Problem to work on: All lines from the one with "Model this object" through the one with "# Millimetres, +Z", and only those, are to be reproduced exactly, both ends included.

Raw data:
********
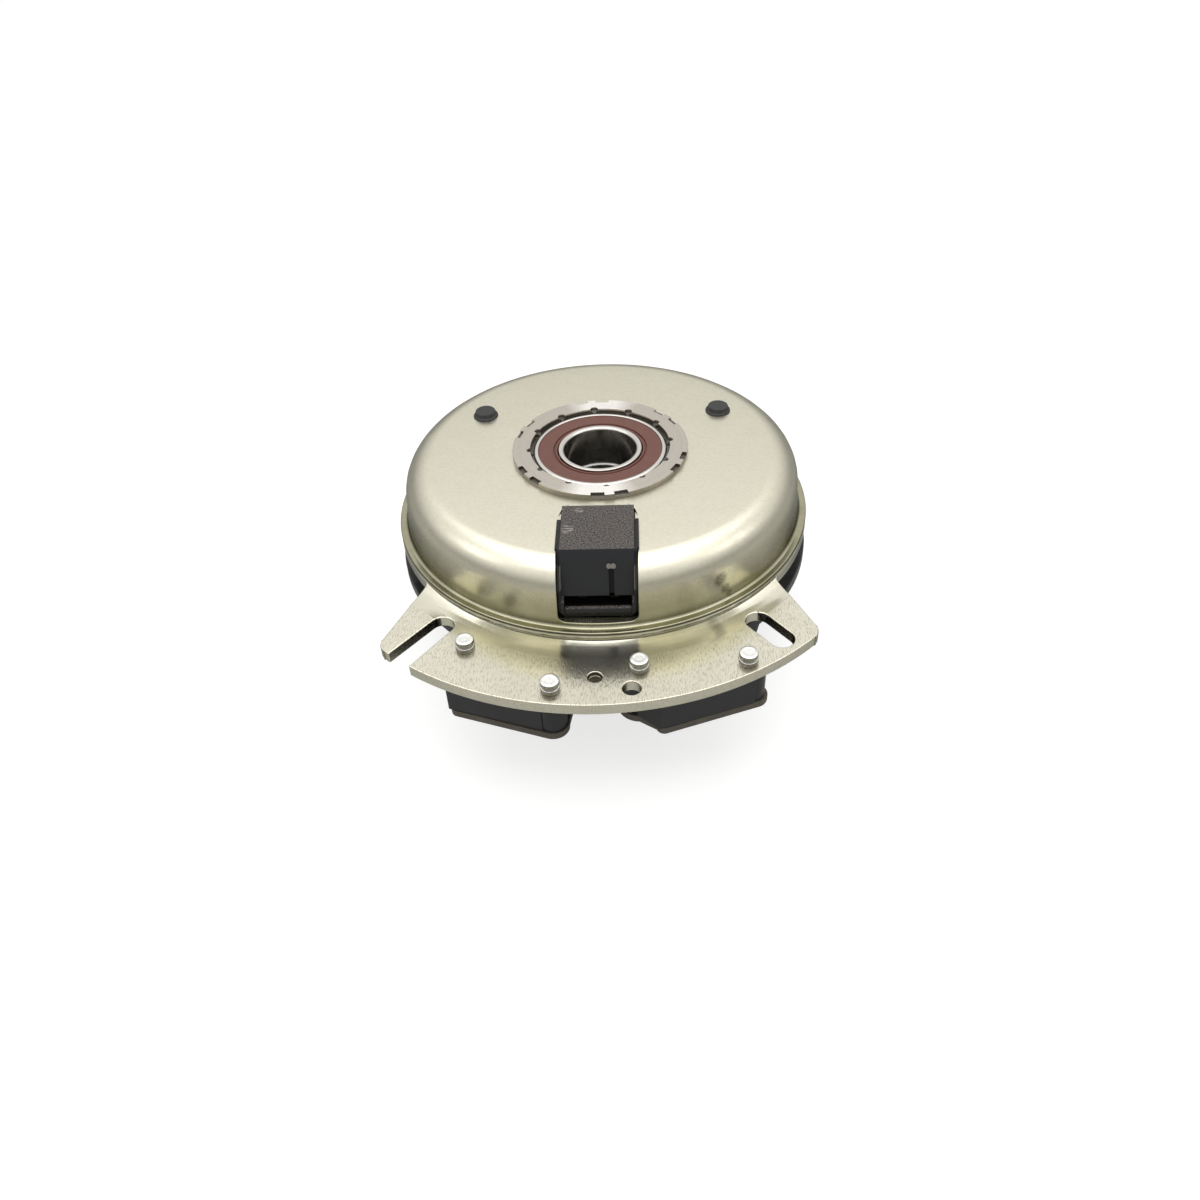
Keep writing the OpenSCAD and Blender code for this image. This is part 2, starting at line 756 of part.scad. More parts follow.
********
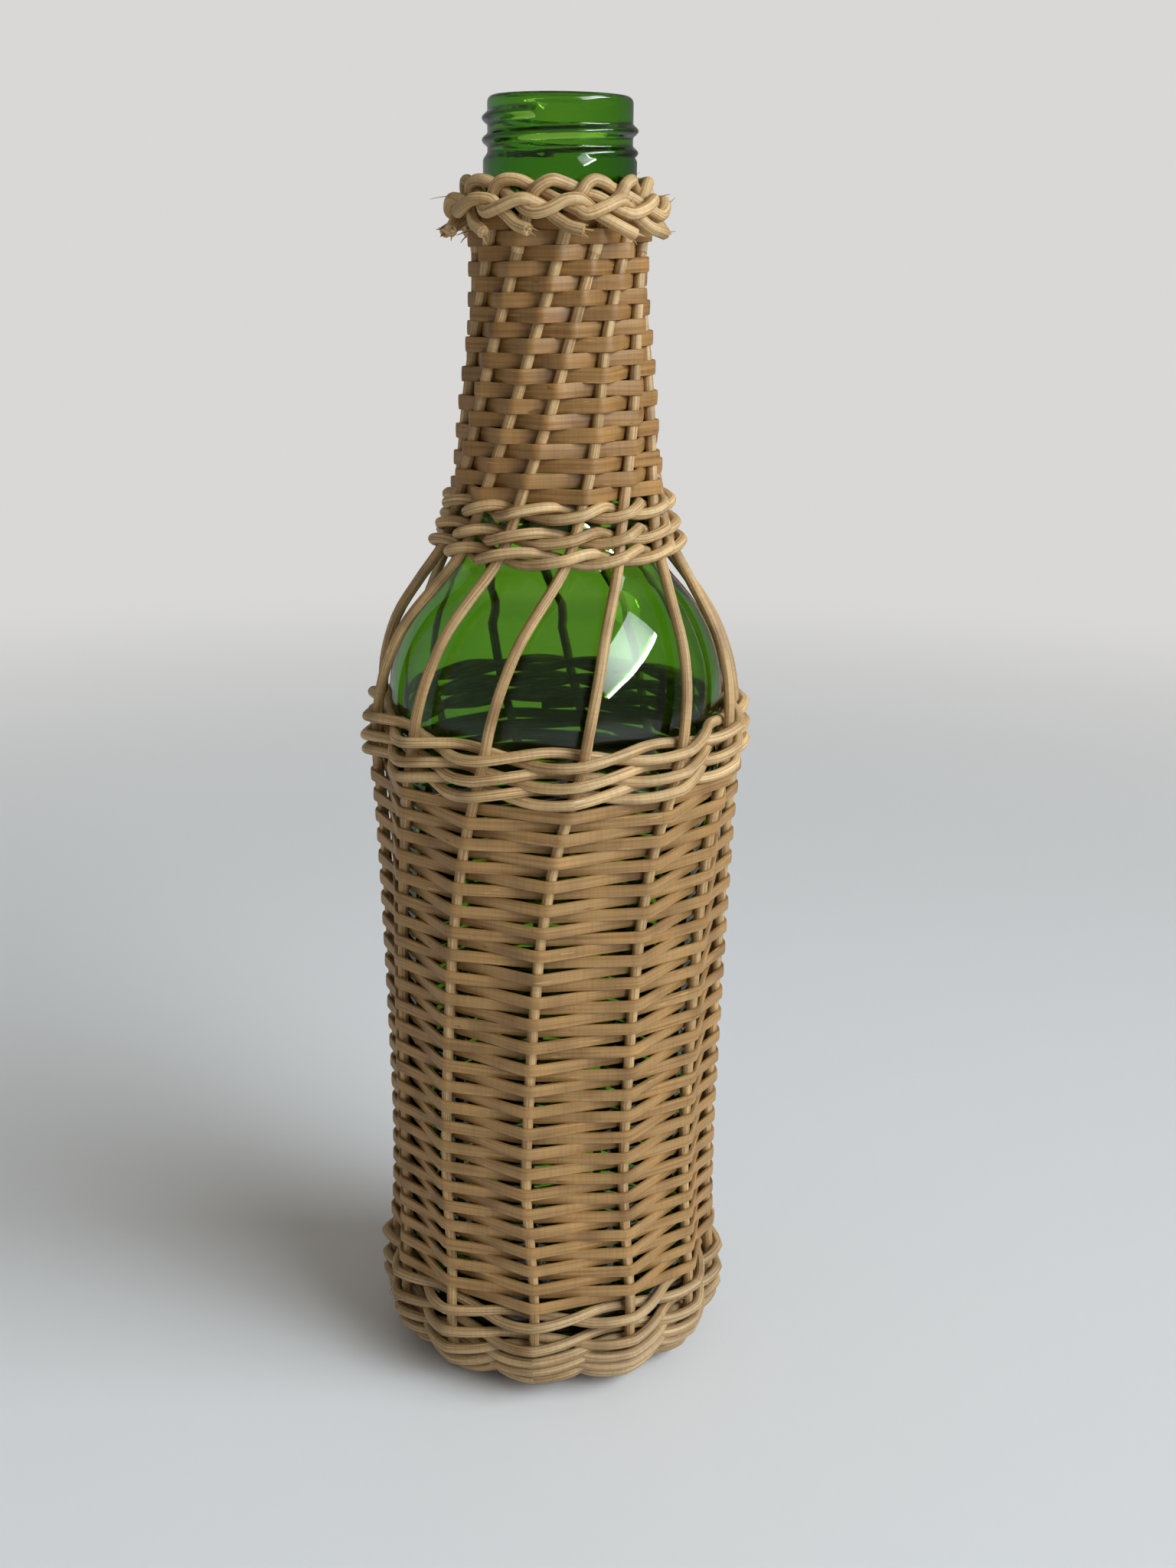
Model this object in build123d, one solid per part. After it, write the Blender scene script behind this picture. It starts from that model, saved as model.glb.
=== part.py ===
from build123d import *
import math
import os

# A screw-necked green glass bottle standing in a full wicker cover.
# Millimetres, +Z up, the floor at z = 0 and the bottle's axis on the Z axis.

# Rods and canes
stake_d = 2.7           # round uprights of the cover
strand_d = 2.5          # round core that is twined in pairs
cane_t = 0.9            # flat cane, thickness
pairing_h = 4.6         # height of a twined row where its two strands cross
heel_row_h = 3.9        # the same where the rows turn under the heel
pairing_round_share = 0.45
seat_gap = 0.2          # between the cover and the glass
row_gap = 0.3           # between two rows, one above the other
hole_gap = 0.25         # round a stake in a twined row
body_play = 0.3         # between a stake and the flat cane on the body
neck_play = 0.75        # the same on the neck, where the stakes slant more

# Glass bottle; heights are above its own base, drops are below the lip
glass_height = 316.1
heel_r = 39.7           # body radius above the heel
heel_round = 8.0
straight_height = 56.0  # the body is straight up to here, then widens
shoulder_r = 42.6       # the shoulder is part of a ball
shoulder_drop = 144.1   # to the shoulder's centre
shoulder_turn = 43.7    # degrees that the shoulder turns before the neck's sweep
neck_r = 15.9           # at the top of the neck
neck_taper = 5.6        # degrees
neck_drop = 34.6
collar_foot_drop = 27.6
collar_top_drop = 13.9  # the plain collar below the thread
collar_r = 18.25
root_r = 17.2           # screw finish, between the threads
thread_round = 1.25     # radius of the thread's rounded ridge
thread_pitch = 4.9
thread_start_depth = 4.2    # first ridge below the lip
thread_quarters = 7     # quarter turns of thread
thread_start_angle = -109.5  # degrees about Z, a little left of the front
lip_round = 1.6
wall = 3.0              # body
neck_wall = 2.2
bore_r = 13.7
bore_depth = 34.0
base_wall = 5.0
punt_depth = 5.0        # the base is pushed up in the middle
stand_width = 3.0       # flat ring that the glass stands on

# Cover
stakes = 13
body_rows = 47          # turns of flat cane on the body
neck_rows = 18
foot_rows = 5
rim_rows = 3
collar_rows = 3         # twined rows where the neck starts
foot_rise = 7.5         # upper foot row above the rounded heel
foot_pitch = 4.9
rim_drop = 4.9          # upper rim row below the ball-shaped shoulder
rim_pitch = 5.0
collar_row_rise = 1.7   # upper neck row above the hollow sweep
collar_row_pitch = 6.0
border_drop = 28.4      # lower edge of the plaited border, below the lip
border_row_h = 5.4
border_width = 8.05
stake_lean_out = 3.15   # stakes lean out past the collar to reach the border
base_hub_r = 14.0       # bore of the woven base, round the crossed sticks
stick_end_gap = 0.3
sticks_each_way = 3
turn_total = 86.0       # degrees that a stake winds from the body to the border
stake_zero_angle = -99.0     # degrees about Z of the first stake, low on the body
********
Result:
Model this object in build123d, one solid per part. After it, write the Blender scene script behind this picture. It starts from that model, saved as model.glb.
=== part.py ===
from build123d import *
import math
import os

# A screw-necked green glass bottle standing in a full wicker cover.
# Millimetres, +Z up, the floor at z = 0 and the bottle's axis on the Z axis.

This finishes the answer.